> _What to do_
Your task is to repeat only the lines from the one with "curve.bevel_depth = RIM" through the one with "obj.parent = empty", exactly as they stand, both ends included.

> _Given material_
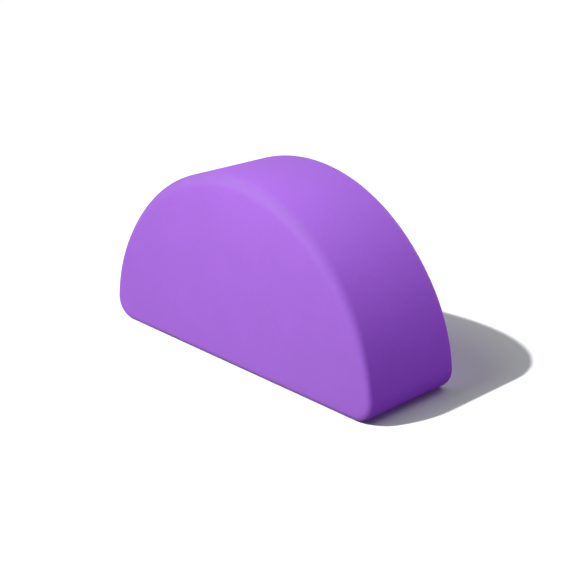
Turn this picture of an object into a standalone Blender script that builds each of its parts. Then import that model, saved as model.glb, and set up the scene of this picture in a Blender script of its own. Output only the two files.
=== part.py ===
"""Half-moon yoga block, cut and pressed from one piece of closed-cell EVA foam.

Seen from the front it is a D lying on its straight side: a circular arch that runs into two rounded
base corners and a flat base. Its front and rear faces are flat and parallel, and the rim round each
of them is rounded over.

Metres, +Z up. The origin is the centre of the base. X runs along the length, Y through the thickness,
with the front face towards -Y.
"""

import math

import bpy

# Driving dimensions
LENGTH = 0.245  # along X, at the widest
HEIGHT = 0.125  # from the base to the crown of the arch
THICKNESS = 0.076  # between the flat front and rear faces
CORNER_RADIUS = 0.014  # of the two base corners, seen from the front
RIM_RADIUS = 0.007  # rounding of the rims of the front and rear faces

# How finely the round stretches are divided
ARCH_STEPS = 72
CORNER_STEPS = 10
RIM_RESOLUTION = 4

# Finish
FOAM_COLOUR = (0.36, 0.12, 0.70, 1.0)
FOAM_ROUGHNESS = 0.62

# A rounded rim can't be wider than the wall that carries it
RIM = min(RIM_RADIUS, 0.8 * CORNER_RADIUS, 0.45 * THICKNESS)


def clear_scene():
    for obj in list(bpy.data.objects):
        bpy.data.objects.remove(obj)


def arc_points(centre, radius, start, end, steps):
    """Points along an arc in the X, Z plane, with the angles measured from +X towards +Z."""
    points = []
    for step in range(steps + 1):
        angle = start + (end - start) * step / steps
        points.append((centre[0] + radius * math.cos(angle), centre[1] + radius * math.sin(angle)))
    return points


def outline_points(inset):
    """The D seen from the front, drawn in by the inset: two base corners joined by the arch.

    The arch is the circle about the middle of the block that reaches the crown and touches both
    corner circles from outside. On a block taller than that circle needs, it is half a circle as
    wide as the block, and straight walls lift it to the crown.
    """
    corner_x = LENGTH / 2 - CORNER_RADIUS
    arch_rise = min(HEIGHT, LENGTH / 2 + CORNER_RADIUS)
    wall_height = HEIGHT - arch_rise
    above_corner = arch_rise - CORNER_RADIUS
    arch_radius = (corner_x**2 + above_corner**2 - CORNER_RADIUS**2) / (2 * (above_corner - CORNER_RADIUS))
    arch_centre = (0.0, HEIGHT - arch_radius)
    touch_angle = math.atan2(CORNER_RADIUS + wall_height - arch_centre[1], corner_x)

    down = -math.pi / 2
    corner_arc = CORNER_RADIUS - inset
    right = arc_points((corner_x, CORNER_RADIUS), corner_arc, down, touch_angle, CORNER_STEPS)
    arch = arc_points(arch_centre, arch_radius - inset, touch_angle, math.pi - touch_angle, ARCH_STEPS)
    left = [(-x, z) for x, z in reversed(right)]
    if wall_height == 0.0:
        arch = arch[1:-1]
    return right + arch + left


def foam_material():
    material = bpy.data.materials.new("eva_foam")
    material.use_nodes = True
    shader = material.node_tree.nodes["Principled BSDF"]
    shader.inputs["Base Color"].default_value = FOAM_COLOUR
    shader.inputs["Roughness"].default_value = FOAM_ROUGHNESS
    shader.inputs["Metallic"].default_value = 0.0
    return material


def make_foam_block(collection, parent):
    """The whole block: the outline drawn in by the rim, extruded, and grown outwards by the rim."""
    points = outline_points(RIM)
    curve = bpy.data.curves.new("foam_block", "CURVE")
    curve.dimensions = "2D"
    curve.fill_mode = "BOTH"
    curve.extrude = THICKNESS / 2 - RIM
    curve.bevel_depth = RIM
    curve.bevel_resolution = RIM_RESOLUTION
    spline = curve.splines.new("POLY")
    spline.points.add(len(points) - 1)
    for point, (x, z) in zip(spline.points, points):
        point.co = (x, z, 0.0, 1.0)
    spline.use_cyclic_u = True
    curve.materials.append(foam_material())

    block = bpy.data.objects.new("foam_block", curve)
    block.rotation_euler = (math.pi / 2, 0.0, 0.0)
    block.parent = parent
    collection.objects.link(block)


def main():
    clear_scene()
    collection = bpy.data.collections.new("yoga_block")
    bpy.context.scene.collection.children.link(collection)
    base_centre = bpy.data.objects.new("base_centre", None)
    base_centre.empty_display_size = HEIGHT / 4
    collection.objects.link(base_centre)
    make_foam_block(collection, base_centre)


main()
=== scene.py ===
"""Looks of the half-moon yoga block: its moulded foam body, a pale floor, soft light and the camera."""

import math

import bmesh
import bpy
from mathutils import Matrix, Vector, geometry, kdtree, noise


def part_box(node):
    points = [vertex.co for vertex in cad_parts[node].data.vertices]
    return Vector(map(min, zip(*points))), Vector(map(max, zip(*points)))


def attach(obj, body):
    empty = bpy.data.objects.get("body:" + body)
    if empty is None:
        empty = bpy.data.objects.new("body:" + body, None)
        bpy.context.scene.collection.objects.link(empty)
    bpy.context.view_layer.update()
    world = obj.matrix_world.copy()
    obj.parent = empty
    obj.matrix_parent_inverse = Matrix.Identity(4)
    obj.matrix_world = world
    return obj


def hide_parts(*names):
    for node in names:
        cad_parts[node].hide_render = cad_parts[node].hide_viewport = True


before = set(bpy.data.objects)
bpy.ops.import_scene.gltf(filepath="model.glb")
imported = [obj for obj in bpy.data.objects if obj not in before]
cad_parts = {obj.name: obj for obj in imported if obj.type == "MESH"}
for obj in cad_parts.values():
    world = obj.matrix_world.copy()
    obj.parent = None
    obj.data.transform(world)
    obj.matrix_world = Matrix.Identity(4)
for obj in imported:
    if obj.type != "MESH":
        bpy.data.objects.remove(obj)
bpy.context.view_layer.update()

# The block, in metres. Its three outer sizes are the frame's own, and the corner radius is the solid's.
BLOCK_LOW, BLOCK_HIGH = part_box("foam_block")
LENGTH = BLOCK_HIGH.x - BLOCK_LOW.x
THICKNESS = BLOCK_HIGH.y - BLOCK_LOW.y
HEIGHT = BLOCK_HIGH.z - BLOCK_LOW.z
CORNER_RADIUS = 0.014
BLOCK_MIDDLE = Vector((0.0, 0.0, HEIGHT / 2))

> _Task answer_
    curve.bevel_depth = RIM
    curve.bevel_resolution = RIM_RESOLUTION
    spline = curve.splines.new("POLY")
    spline.points.add(len(points) - 1)
    for point, (x, z) in zip(spline.points, points):
        point.co = (x, z, 0.0, 1.0)
    spline.use_cyclic_u = True
    curve.materials.append(foam_material())

    block = bpy.data.objects.new("foam_block", curve)
    block.rotation_euler = (math.pi / 2, 0.0, 0.0)
    block.parent = parent
    collection.objects.link(block)


def main():
    clear_scene()
    collection = bpy.data.collections.new("yoga_block")
    bpy.context.scene.collection.children.link(collection)
    base_centre = bpy.data.objects.new("base_centre", None)
    base_centre.empty_display_size = HEIGHT / 4
    collection.objects.link(base_centre)
    make_foam_block(collection, base_centre)


main()
=== scene.py ===
"""Looks of the half-moon yoga block: its moulded foam body, a pale floor, soft light and the camera."""

import math

import bmesh
import bpy
from mathutils import Matrix, Vector, geometry, kdtree, noise


def part_box(node):
    points = [vertex.co for vertex in cad_parts[node].data.vertices]
    return Vector(map(min, zip(*points))), Vector(map(max, zip(*points)))


def attach(obj, body):
    empty = bpy.data.objects.get("body:" + body)
    if empty is None:
        empty = bpy.data.objects.new("body:" + body, None)
        bpy.context.scene.collection.objects.link(empty)
    bpy.context.view_layer.update()
    world = obj.matrix_world.copy()
    obj.parent = empty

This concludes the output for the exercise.